Why was Carillion paying a dividend to shareholders as recently as last year?

According to Carillion’s 2016 annual report, its dividend increased “in each of the 16 years” since the formation of company in 1999.

It states the group paid out £82.7 million to shareholders in 2016 and £80 million in 2015. Carillion said at the time that it “aims to increase the full-year dividend broadly in line with the growth in underlying earnings per share”.

Former pensions minister Steve Webb questioned whether the payouts were acceptable in light of the ballooning pension deficit.

He tweeted: “Is this really acceptable alongside a pension fund deficit over half a billion pounds?”

Carillion was forced to scrap its 2017 dividend following July’s profit warning.

How much were executives receiving in bonuses in the run-up to Carillion’s collapse?

Former chief executive Richard Howson, who headed the company from 2012 until July 2017, pocketed £1.5 million in 2016.

The pay packet included a £122,612 cash bonus and £231,000 in pension contributions.

As part of his departure deal, Carillion agreed to continue paying him a £660,000 salary and £28,000 in benefits until October.

Former finance chief Zafar Khan, who left Carillion in September, will receive £425,000 in base salary for 12 months.

Interim chief executive Keith Cochrane will be paid his £750,000 salary until July, despite leaving the company in February.

According to the group’s pay policy, cash bonuses and share bonuses are subject to a “clawback” provision for two years after payment, but only if the firm’s results were mis-stated or the executive was “guilty of gross misconduct”.

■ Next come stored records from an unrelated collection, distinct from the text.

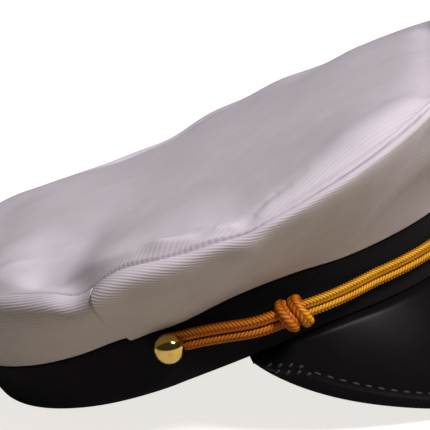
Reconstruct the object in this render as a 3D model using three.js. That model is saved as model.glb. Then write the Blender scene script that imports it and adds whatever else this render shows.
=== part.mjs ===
// A peaked sailor cap at its real size: a soft white crown over a black band, a glossy black peak, and a gold
// chin cord laid along the band between two brass side buttons.
//
// Millimetres, +Z up, the front faces -Y and the wearer's right is -X. The cap is built upright, with Z = 0 at
// the level of its rim, and is then tipped front-up until it stands on the edge of its peak and the back of its
// rim, as a cap does on a table. Places round the cap are given by their turn, in degrees: 0 at the front
// centre, 90 at the wearer's right, -90 at the left and 180 at the back.
import * as THREE from "three";

const DEG = Math.PI / 180;

// ---- Driving dimensions -------------------------------------------------------------------------------------

const GAP = 0.3; // between neighbouring pieces
const SEAM_GAP = 0.7; // under the top's edge, whose facets do not meet the side panels' column by column

// Ovals seen from above. Power 2 is an ellipse, less is leaner at the corners. A negative taper narrows the front.
const BAND_OVAL = { front: 101, back: 101, side: 82.5, power: 1.78, taper: -0.17, centreY: 0 };
const SEAM_OVAL = { front: 123, back: 132, side: 109.5, power: 2.09, taper: 0, centreY: -25 };

const BAND_WALL = 2.5;
const BAND_FLARE = 6.6; // how far the outer face leans out from the rim to the hem
const CLOTH = 1.6; // the crown's twill with its backing

// The rim's height and the height of band that shows above it, the same on the left and the right.
const BAND_HEIGHTS = [
  { turn: 0, rim: -1.5, shows: 24.5 },
  { turn: 25, rim: -1.0, shows: 24.0 },
  { turn: 38, rim: 0.2, shows: 23.4 },
  { turn: 48, rim: 1.8, shows: 23.0 },
  { turn: 58, rim: 3.0, shows: 24.4 },
  { turn: 70, rim: 2.8, shows: 25.4 },
  { turn: 84, rim: 2.5, shows: 23.4 },
  { turn: 98, rim: 1.5, shows: 25.3 },
  { turn: 110, rim: 0.6, shows: 23.5 },
  { turn: 122, rim: 0.2, shows: 22.0 },
  { turn: 140, rim: 0.0, shows: 21.0 },
  { turn: 180, rim: 0.0, shows: 20.5 },
];

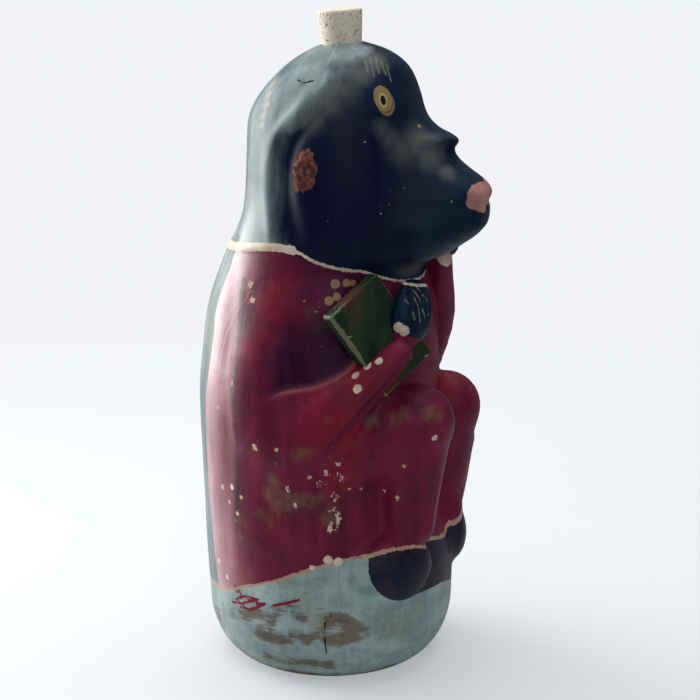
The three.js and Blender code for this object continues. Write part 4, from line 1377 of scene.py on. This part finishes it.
# %% The grain that all coats share
class PaintedClay(Finish):
    """A finish with the strokes, stains and ragged edges of hand-laid paint."""

    def __init__(self, name):
        super().__init__(name)
        self.wobble = self.noise(160.0, 3.0) - .5
        self.ragged = self.noise(520.0, 4.0, rough=.65) - .5
        self.cloud = self.noise(22.0, 4.0)
        self.mottle = self.noise(70.0, 5.0, rough=.6)
        self.strokes = self.noise(90.0, 4.0, (1.0, 1.0, .25))
        self.streaks = self.noise(420.0, 3.0, (1.0, 1.0, .1))
        self.fine = self.noise(900.0, 3.0, (1.0, 1.0, .35))
        self.bands = self.noise(150.0, 5.0, (.3, .3, 1.0), .65)
        self.scratch = self.noise(420.0, 4.0, (.22, .22, 1.0), .7)
        self.slant = self.noise(60.0, 4.0, (.35, .6, 1.0), .6)

    def brushed(self, name, frayed=0.0, wobbly=0.0, softness=.3):
        """The mask of a coat or a mark whose edge frays and wobbles by so many millimetres."""
        distance = self.attribute(name)
        if frayed:
            distance = distance + self.ragged * frayed
        if wobbly:
            distance = distance + self.wobble * wobbly
        return self.edge(distance, softness)


print("a painted finish adds", [name for name in vars(PaintedClay) if not name.startswith("_")])

# %% [markdown]
# The plinth's turquoise is laid on in level strokes, thin and chalky, and it has gone through to the
# brown clay in bands where the bottle was turned and wiped. Each colour is a pair, dark and pale, and
# a noise chooses between them. A colour ramp would do too, but a pair is easier to tune.

# %% Turquoise of the plinth
EARTH = rgb(58, 46, 42), rgb(118, 98, 84)
TURQUOISE = rgb(108, 134, 134), rgb(172, 192, 186)
SMOKY_TURQUOISE = rgb(112, 122, 108)


def plinth_coat(coat):
    """Turquoise over brown clay, and how bare it is."""
    earth = coat.mix((coat.scratch + coat.mottle * .5).over(.55, 3.0), *EARTH)
    paint = coat.mix((coat.bands + coat.mottle + coat.streaks * .5).over(.85, 1.6), *TURQUOISE)
    paint = coat.mix(coat.cloud.over(.42, 4.0) * .7, paint, SMOKY_TURQUOISE)
    bare = coat.attribute("bare") + coat.mottle.sway(1.4)
    bare = (bare + coat.bands.sway(2.6) + coat.scratch.sway(1.6)).over(.54, 2.4)
    specks = (coat.bands + coat.cloud * .7 + coat.ragged * .4).over(1.06, 9.0) * .7
    return coat.mix((bare + specks).clamped() * .88, paint, earth), bare


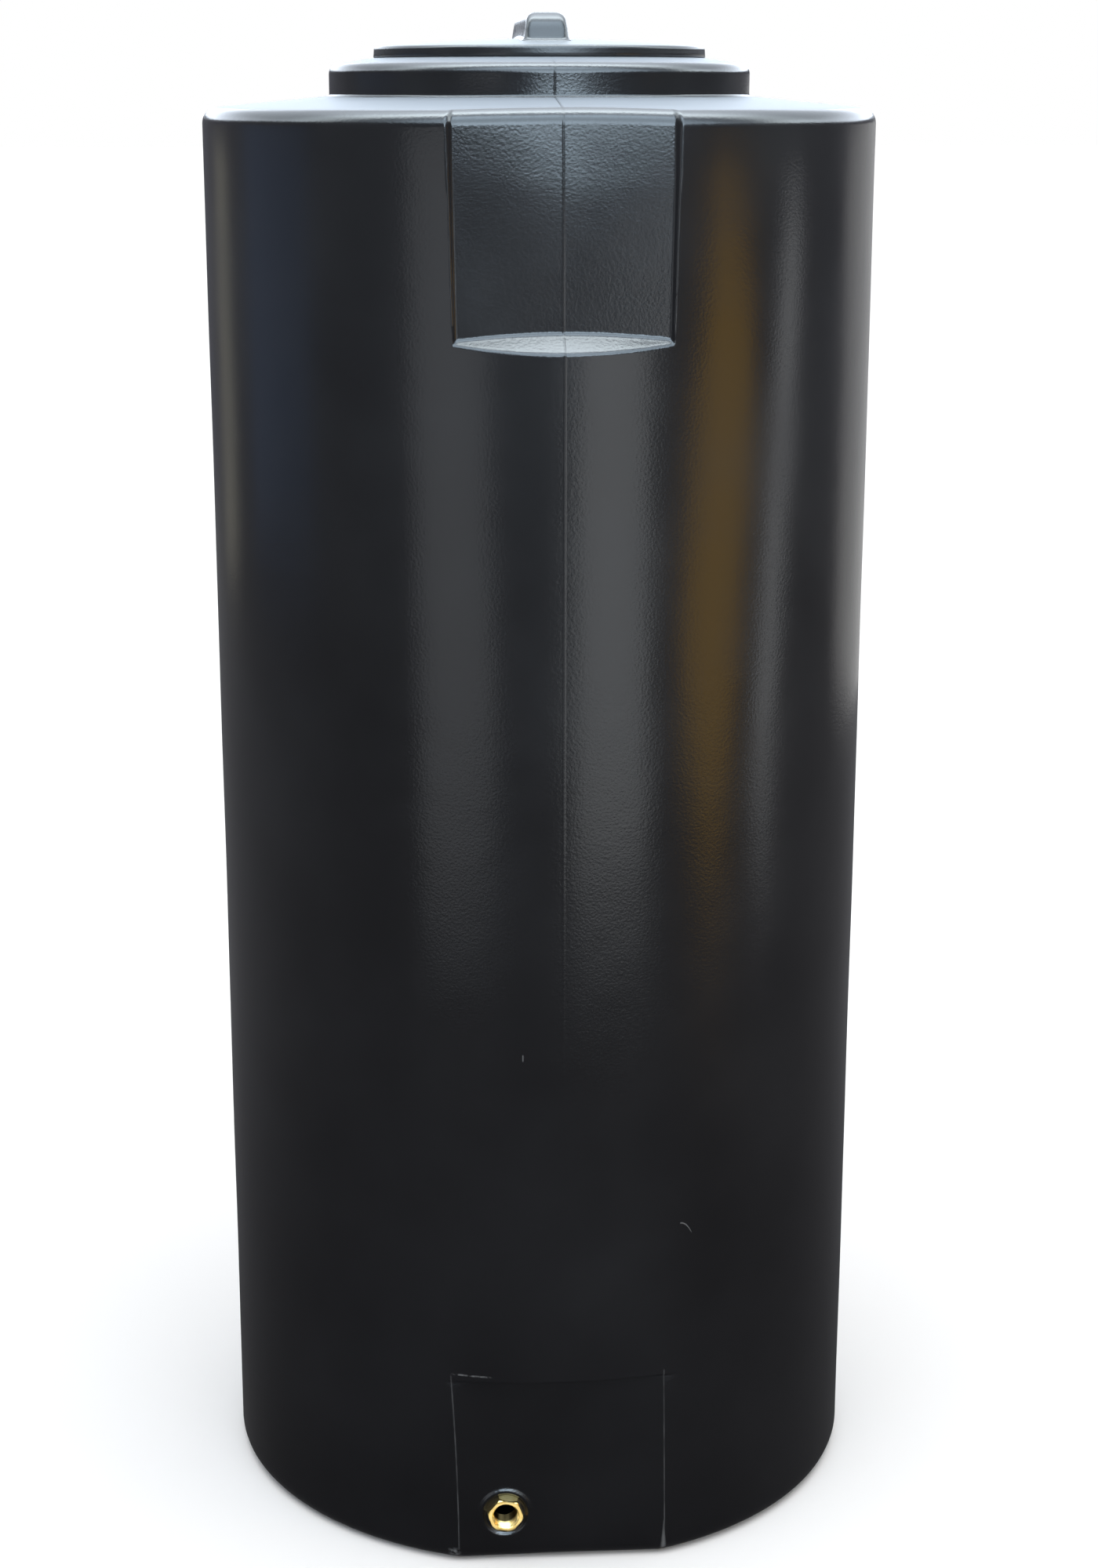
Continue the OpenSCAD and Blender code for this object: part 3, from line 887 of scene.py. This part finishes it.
# %% [markdown]
# ## Black moulded plastic
# Moulded polyethylene is dyed through, so its colour is nearly even. What
# tells it from paint is the skin: a fine pebble from the mould's surface
# and a slow orange peel, both as bump, and a gloss that varies in patches.
# Upward faces turn a pale blue-grey: partly dust, and partly a painted sheen
# for the bright sky that the top mirrors. A pale coat all over would hide the
# black, so it is mixed in by how much the surface looks upward.

# %% The plastic's skin
BLACK_TANK, BLACK_LID = (0.0052, 0.0052, 0.0062), (0.006, 0.006, 0.007)
# upward faces: dust, and a painted sky sheen that lightens the top
DUST_AND_SKY_SHEEN_TANK, DUST_AND_SKY_SHEEN_LID = (0.13, 0.145, 0.165), (0.16, 0.175, 0.19)
# grey of the scuffs and of the painted crease and foot highlights
SCUFF_AND_HIGHLIGHT_GREY, DUSTY_ROUGHNESS = (0.10, 0.105, 0.11), 0.5
PATCH_SCALE, PEEL_SCALE, GRAIN_SCALE = 5.0, 34.0, 420.0


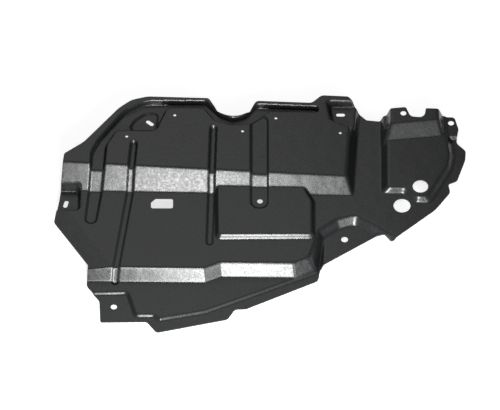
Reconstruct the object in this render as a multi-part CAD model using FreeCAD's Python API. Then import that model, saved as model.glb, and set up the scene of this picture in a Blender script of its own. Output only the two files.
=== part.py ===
"""Engine splash shield: one sheet of black plastic, formed into terraces, beads and pads.

Millimetres, +Z up. The flats lie level, +X runs along the shield and +Y across it, from the
low front rim to the high rear rim. The sheet is modelled the way it is made: a form is built
for its upper skin and the same form again, one wall lower, for its lower skin. The difference
of the two is the sheet, which is then trimmed to its outline and pierced.
"""

import FreeCAD, Part

import os
from math import atan2, cos, hypot, radians, sin, tan

Vector = FreeCAD.Vector

# Wall and levels of the upper skin, above the lowest point of the sheet
WALL = 2.5
RIM_LEVEL = WALL
FRONT_LEVEL = 7.5
TAB_LEVEL = 16.5
MIDDLE_LEVEL = 34.5
FLANGE_LEVEL = 43.5
CENTRE_PAD_RISE = 11.0
SUMP_PAD_RISE = 13.0
SHOULDER_LEVEL = 71.0
UPPER_LEVEL = 68.3
UPPER_FALL = 0.0247

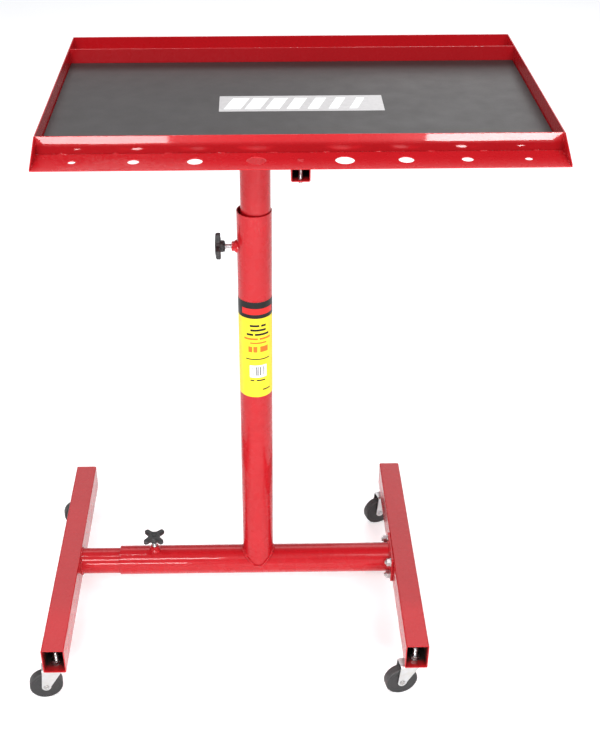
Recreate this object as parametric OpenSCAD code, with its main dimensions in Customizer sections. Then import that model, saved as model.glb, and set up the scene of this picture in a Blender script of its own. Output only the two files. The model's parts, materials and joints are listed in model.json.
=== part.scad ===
// Rolling work table. A shallow steel tray with a rear trough and a front tool shelf sits on
// a telescoping post. The post stands on an H-shaped base whose left foot slides in and out,
// and the base rolls on four swivel casters.
// Origin: the middle of the object's outline, on the floor. X runs along the tray to its
// right end, Y to its back, Z up. Sizes are in millimetres.

/* [Tray] */
// Outside length of the tray
tray_l = 689; // [640:1:740]
// Outside depth of the tray, from its front wall to its back wall
tray_w = 410; // [380:1:440]
// Outside height of the tray walls
wall_h = 25.4; // [22:0.1:40]
// Thickness of the tray's sheet steel
sheet_t = 1.5; // [1:0.1:2]
// Depth of the rear trough, from the divider's front face to the back wall
trough_w = 60; // [50:1:80]
// Depth of the tool shelf in front of the tray
shelf_d = 52.5; // [45:0.5:60]
// Thickness of the rubber mat
mat_t = 2.5; // [2.4:0.1:4]
// Height of the top of the tray walls above the floor
tray_top = 987.5; // [940:0.5:1040]
// How far the tray's middle is to the right of the post
tray_dx = 61.5; // [55:0.5:80]
// How far the front wall's face is in front of the post
tray_front = 172.5; // [160:0.5:200]

/* [Tool holes] */
// Diameter of the largest pair of holes
hole_d_max = 25; // [22:1:27]
// Step in diameter from one pair to the next smaller pair
hole_d_step = 5; // [3:1:5]
// Distance of the first hole from the tray's middle
hole_first = 57; // [50:1:60]
// Distance from one hole to the next
hole_pitch = 79; // [70:1:85]

/* [Post] */
// Outside diameter of the outer post
post_d = 54; // [52:0.5:60]
// Outside diameter of the sliding inner post
inner_d = 46; // [42:0.5:46]
// Wall thickness of the round tubes
tube_t = 1.5; // [1.2:0.1:1.5]
// Height of the outer post's open top above the floor
post_top = 799; // [780:1:830]
// Height of the post's clamp screw above the floor
post_screw_z = 738; // [700:1:750]
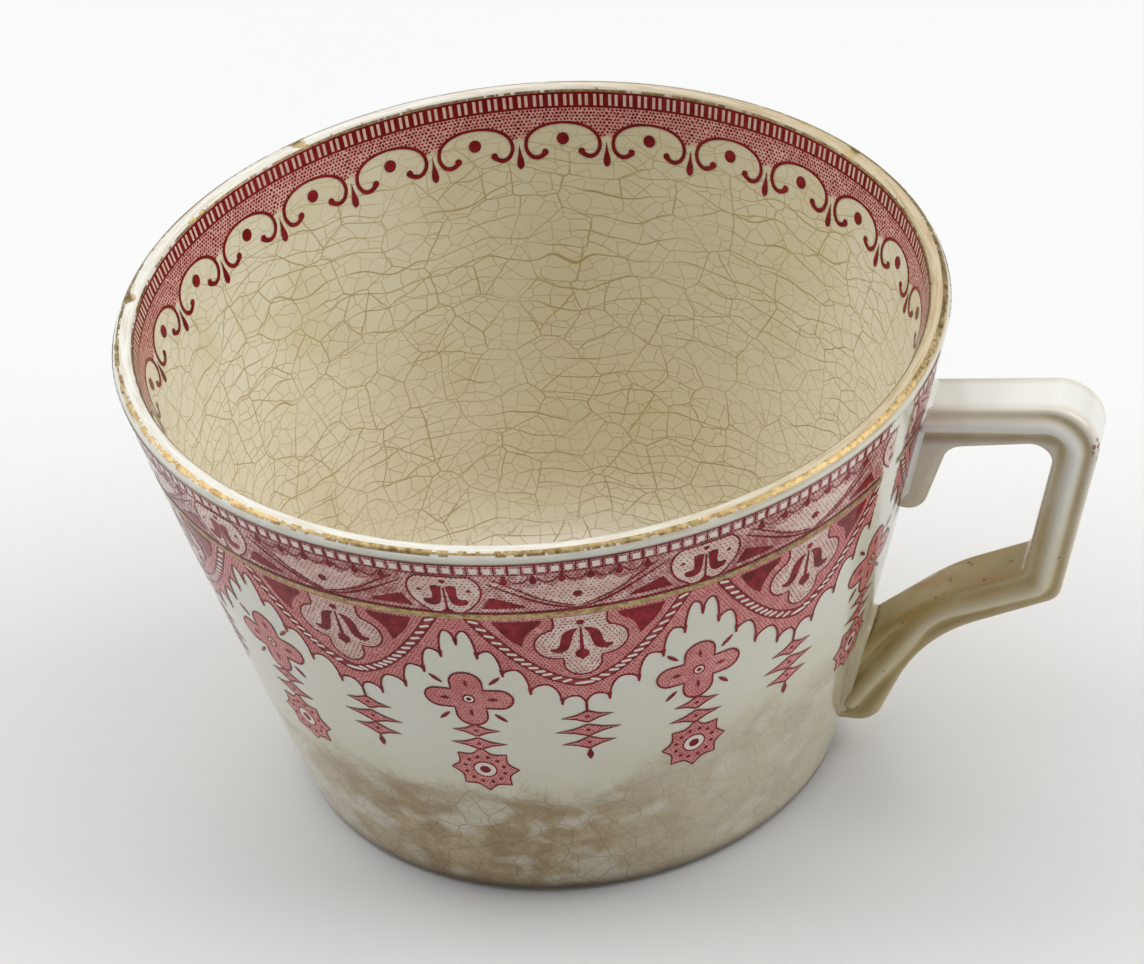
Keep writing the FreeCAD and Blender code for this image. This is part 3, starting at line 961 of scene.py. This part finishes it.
def lip_gold_left(point, share):
    """Gold survives mostly in two worn lines near the edges of the lip."""
    patch = noise.noise(Vector((point.x * 0.09, point.y * 0.09, 3.0)))
    grain = noise.noise(point * 0.9) + 0.5 * noise.noise(point * 2.7)
    towards_handle = point.x / LIP_RADIUS
    outer = math.exp(-((share - 0.29) / 0.1) ** 2)
    inner = math.exp(-((share - 0.86) / 0.1) ** 2)
    return outer * 1.2 + inner * 0.75 + 0.35 * patch + 0.32 * grain + 0.04 * towards_handle > 0.62


def waist_section():
    levels = frange(GILT_LEVEL - 0.42, GILT_LEVEL + 0.42, 0.14)
    return [(wall_radius(z) + GOLD_LIFT, z) for z in levels]


def waist_gold_left(point, share):
    azimuth = math.degrees(math.atan2(point.y, point.x))
    if abs(azimuth) < 6.5 or -20.3 < azimuth < -15.8:
        return False
    grain = noise.noise(point * 1.6) + 0.6 * noise.noise(point * 0.5)
    middle = 1 - abs(2 * share - 1)
    return middle * 1.2 + 0.55 * grain > -0.12


# ------------------------------------------------------------------ materials

def srgb(red, green, blue):
    """Screen colour, 0 to 255, as the linear values that a shader takes."""
    def linear(c):
        c = c / 255
        return c / 12.92 if c <= 0.04045 else ((c + 0.055) / 1.055) ** 2.4
    return (linear(red), linear(green), linear(blue), 1.0)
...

Liberal Democrat leader Sir Vince Cable has come out swinging in the wake of the firm’s collapse saying that the former chief executive “still being paid his salary, plus perks and bonuses” is a “reward for failure that has to be looked into”.

Who owns Carillion?

According to Bloomberg data last updated in November, Hargreaves Lansdown had one of the biggest shareholdings at just over 13%, followed by Barclays at 6.4%, Toronto-Dominion Bank at nearly 6% and Halifax Share Dealing at around 5.5%.